■ **Given task**
Repeat the entire listing exactly.
◆ ◆ ◆ ◆
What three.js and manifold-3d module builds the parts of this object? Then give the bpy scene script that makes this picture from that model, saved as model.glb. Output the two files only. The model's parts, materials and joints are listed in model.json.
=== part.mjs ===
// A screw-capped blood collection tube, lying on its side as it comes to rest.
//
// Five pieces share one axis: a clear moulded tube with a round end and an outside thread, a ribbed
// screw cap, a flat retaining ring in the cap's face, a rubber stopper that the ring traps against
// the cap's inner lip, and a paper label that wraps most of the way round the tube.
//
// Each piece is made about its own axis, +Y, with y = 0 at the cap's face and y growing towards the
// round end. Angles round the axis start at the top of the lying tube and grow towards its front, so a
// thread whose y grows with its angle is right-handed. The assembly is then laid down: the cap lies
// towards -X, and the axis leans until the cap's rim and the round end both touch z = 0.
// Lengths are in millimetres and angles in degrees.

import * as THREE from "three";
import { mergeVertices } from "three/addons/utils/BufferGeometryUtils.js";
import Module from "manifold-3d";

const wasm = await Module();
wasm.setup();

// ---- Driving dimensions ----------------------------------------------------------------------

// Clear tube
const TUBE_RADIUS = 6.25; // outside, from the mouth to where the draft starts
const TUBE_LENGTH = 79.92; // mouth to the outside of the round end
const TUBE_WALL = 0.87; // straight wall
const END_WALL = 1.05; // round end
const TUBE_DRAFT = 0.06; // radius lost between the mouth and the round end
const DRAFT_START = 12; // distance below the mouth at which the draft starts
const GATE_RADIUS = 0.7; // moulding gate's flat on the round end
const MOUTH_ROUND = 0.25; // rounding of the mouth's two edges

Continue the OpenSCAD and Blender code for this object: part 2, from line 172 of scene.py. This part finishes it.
◆ ◆ ◆ ◆
■ **Output**
What three.js and manifold-3d module builds the parts of this object? Then give the bpy scene script that makes this picture from that model, saved as model.glb. Output the two files only. The model's parts, materials and joints are listed in model.json.
=== part.mjs ===
// A screw-capped blood collection tube, lying on its side as it comes to rest.
//
// Five pieces share one axis: a clear moulded tube with a round end and an outside thread, a ribbed
// screw cap, a flat retaining ring in the cap's face, a rubber stopper that the ring traps against
// the cap's inner lip, and a paper label that wraps most of the way round the tube.
//
// Each piece is made about its own axis, +Y, with y = 0 at the cap's face and y growing towards the
// round end. Angles round the axis start at the top of the lying tube and grow towards its front, so a
// thread whose y grows with its angle is right-handed. The assembly is then laid down: the cap lies
// towards -X, and the axis leans until the cap's rim and the round end both touch z = 0.
// Lengths are in millimetres and angles in degrees.

import * as THREE from "three";
import { mergeVertices } from "three/addons/utils/BufferGeometryUtils.js";
import Module from "manifold-3d";

const wasm = await Module();
wasm.setup();

// ---- Driving dimensions ----------------------------------------------------------------------

// Clear tube
const TUBE_RADIUS = 6.25; // outside, from the mouth to where the draft starts
const TUBE_LENGTH = 79.92; // mouth to the outside of the round end
const TUBE_WALL = 0.87; // straight wall
const END_WALL = 1.05; // round end
const TUBE_DRAFT = 0.06; // radius lost between the mouth and the round end
const DRAFT_START = 12; // distance below the mouth at which the draft starts
const GATE_RADIUS = 0.7; // moulding gate's flat on the round end
const MOUTH_ROUND = 0.25; // rounding of the mouth's two edges

Continue the OpenSCAD and Blender code for this object: part 2, from line 172 of scene.py. This part finishes it.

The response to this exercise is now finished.